¡Amor y paz!
Hoy es viernes. Dentro de
dos semanas justas estaremos en el Viernes Santo, fijos los ojos en la Cruz de
Cristo. Entre hoy y mañana leemos el capítulo 7 del evangelio según San Juan.
Sucede en la fiesta de las Tiendas o Tabernáculos, la fiesta del final de la
cosecha, muy concurrida en Jerusalén, que duraba ocho días.

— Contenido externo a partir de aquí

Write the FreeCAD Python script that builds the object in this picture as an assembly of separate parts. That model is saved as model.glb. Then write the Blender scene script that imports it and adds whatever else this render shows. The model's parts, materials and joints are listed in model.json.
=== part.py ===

La oposición de las clases
dirigentes a Jesús se va enconando cada vez más, porque se presentaba como
igual a Dios.
Los invito, hermanos, a leer y meditar el Evangelio y
el comentario, en este
viernes de la IV Semana del Tiempo Ordinario.
Dios los bendiga…
Evangelio según San Juan
7,1-2.10.25-30.
Después de esto, Jesús recorría la Galilea; no quería transitar por Judea porque los judíos intentaban matarlo. Se acercaba la fiesta judía de las Chozas, sin embargo, cuando sus hermanos subieron para la fiesta, también él subió, pero en secreto, sin hacerse ver. Algunos de Jerusalén decían: "¿No es este aquel a quien querían matar? ¡Y miren cómo habla abiertamente y nadie le dice nada! ¿Habrán reconocido las autoridades que es verdaderamente el Mesías? Pero nosotros sabemos de dónde es este; en cambio, cuando venga el Mesías, nadie sabrá de dónde es". Entonces Jesús, que enseñaba en el Templo, exclamó: "¿Así que ustedes me conocen y saben de dónde soy? Sin embargo, yo no vine por mi propia cuenta; pero el que me envió dice la verdad, y ustedes no lo conocen. Yo sí lo conozco, porque vengo de él y es él el que me envió". Entonces quisieron detenerlo, pero nadie puso las manos sobre él, porque todavía no había llegado su hora.
Comentario
Hoy, el evangelista Juan
nos dice que a Jesús «no [le] había llegado su hora» (Jn 7,30). Se refiere a la
hora de la Cruz, al preciso y precioso tiempo de darse por los pecados de la
entera Humanidad. Todavía no ha llegado la hora, pero ya se encuentra muy
cerca. Será el Viernes Santo cuando el Señor llevará hasta el fin la voluntad
del padre Celestial y sentirá —como escribía el Cardenal Wojtyla— todo «el peso
de aquella hora, en la que el Siervo de Yahvé ha de cumplir la profecía de
Isaías, pronunciado su “sí».
Cristo —en su constante
anhelo sacerdotal— habla muchísimas veces de esta hora definitiva y
determinante (Mt 26,45; Mc 14,35; Lc 22,53; Jn 7,30; 12,27; 17,1). Toda la vida
del Señor se verá dominada por la hora suprema y la deseará con todo el
corazón: «Con un bautismo he de ser bautizado, y ¡cómo me siento urgido hasta
que se realice!» (Lc 12,50). Y «la víspera de la fiesta de la Pascua, sabiendo
Jesús que había llegado su hora de pasar de este mundo al Padre, como hubiera
amado a los suyos que estaban en el mundo, los amó hasta el fin» (Jn 13,1).
Aquel viernes, nuestro Redentor entregará su espíritu a las manos del Padre, y
desde aquel momento su misión ya cumplida pasará a ser la misión de la Iglesia
y de todos sus miembros, animados por el Espíritu Santo.
A partir de la hora de
Getsemaní, de la muerte en la Cruz y la Resurrección, la vida empezada por
Jesús «guía toda la Historia» (Catecismo de la Iglesia n. 1165). La vida, el
trabajo, la oración, la entrega de Cristo se hace presente ahora en su Iglesia:
es también la hora del Cuerpo del Señor; su hora deviene nuestra hora, la de
acompañarlo en la oración de Getsemaní, «siempre despiertos —como afirmaba
Pascal— apoyándole en su agonía, hasta el final de los tiempos». Es la hora de
actuar como miembros vivos de Cristo. Por esto, «al igual que la Pascua de
Jesús, sucedida “una vez por todas” permanece siempre actual, de la misma
manera la oración de la Hora de Jesús sigue presente en la Liturgia de la
Iglesia» (Catecismo de la Iglesia n. 2746).